Honours for airport attack heroes

Sgt Torquil Campbell and Pc Stewart Ferguson Sgt Campbell and Pc Ferguson helped tackle the failed bombers

Seven people are to be honoured for their role in helping to foil the Glasgow Airport terror attack.

Sgt Torquil Campbell and Pc Stewart Ferguson, of Strathclyde Police, are set to receive the Queen's Commendation for Bravery.

Stephen Clarkson, Michael Kerr, Henry Lambie, Michael McDonald and Alexander McIlveen will also receive the award.

The attack saw a blazing Jeep filled with gas canisters driven into the terminal building on 30 June 2007.

Sgt Campbell tackled suspects at the airport during the attack, along with Pc Ferguson, who was off duty and was at the airport to meet relatives.

Pc Ferguson used a fire extinguisher to try to douse the flames and then used it on one of the bombers to stop him attacking colleagues.

Start Quote

It is fitting that those who showed such courage and commitment to public safety should be honoured in this way”

End Quote Alex Salmond MSP First Minister

Sgt Campbell, who has since retired, suffered a hand injury but remained on duty.

Mr McDonald, who was working at one of the check-in desks, evacuated people before striking a suspect and helping to restrain him.

Mr Clarkson punched one of the suspects to the ground before using his bodyweight to restrain him until he was handcuffed.

Mr Kerr, who had just returned from holiday was punched in the face and also suffered a broken leg after going to help a police officer tackle a suspect.

Mr Lambie, who was working at the airport, helped evacuate people before he tackled the fire with an extinguisher.

He also turned the extinguisher on a suspect before helping to apprehend the man.

Mr McIlveen, who was working as a taxi driver on the day of the attack, helped to restrain a suspect and was temporarily blinded when CS gas was used to subdue the attackers. He recovered and later led Mr Kerr to safety.

'Immense gratitude'

First Minister Alex Salmond said the awards were in recognition of "the immense gratitude and admiration of the nation" towards the men who helped avert a major disaster.

"Those terrible events brought with them the shocking realisation that Scotland was not immune from the threat of terrorism," he said.

"The response to that threat was a remarkable expression of community solidarity by emergency service workers, staff from Glasgow Airport and members of the public.

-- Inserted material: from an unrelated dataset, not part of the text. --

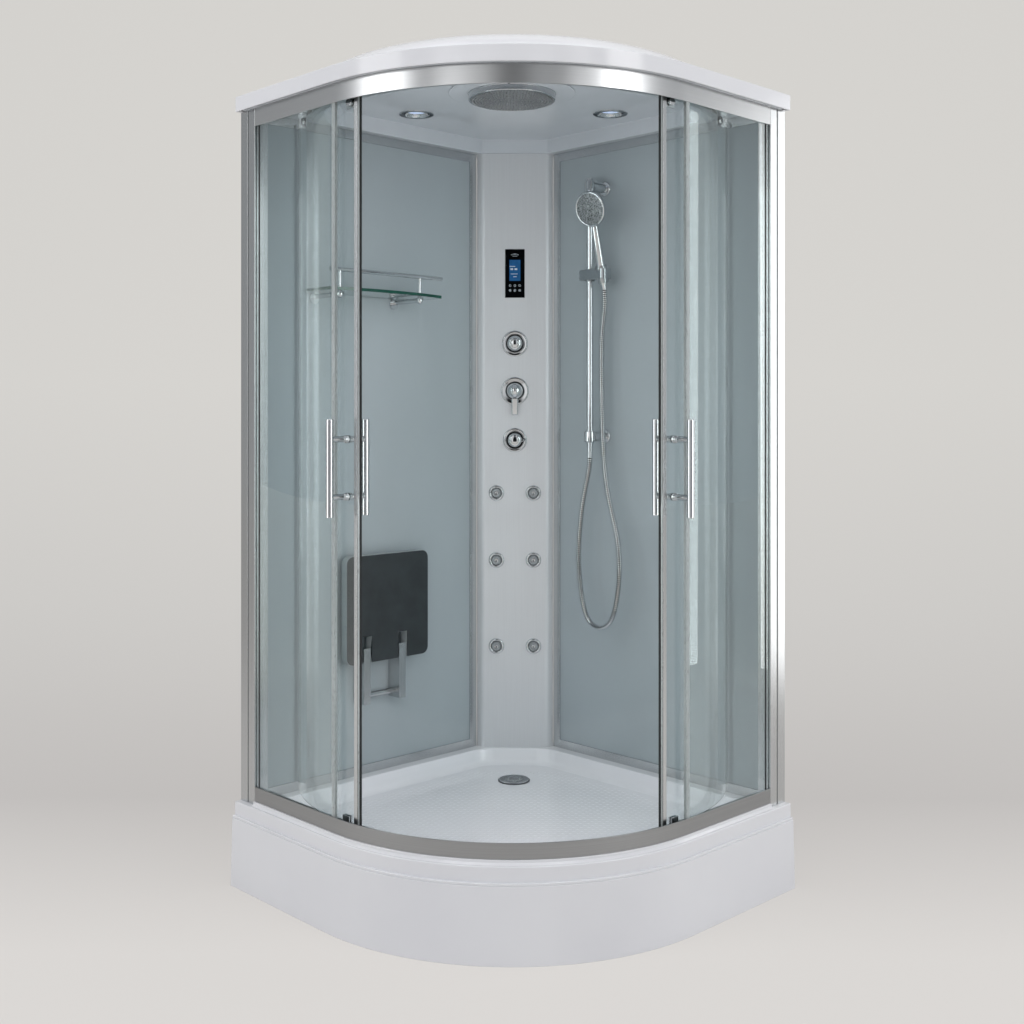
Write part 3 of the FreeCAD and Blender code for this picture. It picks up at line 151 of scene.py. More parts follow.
def patternNoise(tree, sizes, detail=3.0, roughness=0.5):
    # A noise whose grain has these sizes in millimetres along x, y and z
    spot = addNode(tree, "ShaderNodeTexCoord")
    scales = [1 / (s * mm) for s in sizes]
    scaled = addNode(tree, "ShaderNodeMapping", {"Vector": spot.outputs["Object"]}, {"Scale": scales})
    values = {"Scale": 1.0, "Detail": detail, "Roughness": roughness}
    return addNode(tree, "ShaderNodeTexNoise", {"Vector": scaled.outputs[0]}, values)


def spread(tree, source, low, high):
    limits = {"From Min": 0.3, "From Max": 0.7, "To Min": low, "To Max": high}
    return addNode(tree, "ShaderNodeMapRange", {"Value": source}, limits).outputs[0]


def shades(tree, source, dark, light):
    ramp = addNode(tree, "ShaderNodeMix", {"Factor": source}, data_type="RGBA")
    ramp.inputs["A"].default_value = linear(dark)
    ramp.inputs["B"].default_value = linear(light)
    return ramp.outputs["Result"]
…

"It is fitting that those who showed such courage and commitment to public safety should be honoured in this way. We must never forget how privileged we are to have such dedicated emergency professionals and volunteers on our side."

Strathclyde Police Chief Constable Stephen House said: "Torquil Campbell and Stewart Ferguson are fully deserving of this award - an award which is held in the highest regard.

"The exceptional conduct and professionalism adopted by these two men, and indeed all Strathclyde Police officers on duty that day, is something which will be remembered for some time."

Two men - Kafeel Ahmed and Bilal Abdulla - were arrested following the failed attack on Glasgow Airport.

Ahmed later died from serious burns sustained in the attack. Abdulla was jailed for a minimum of 32 years for his role.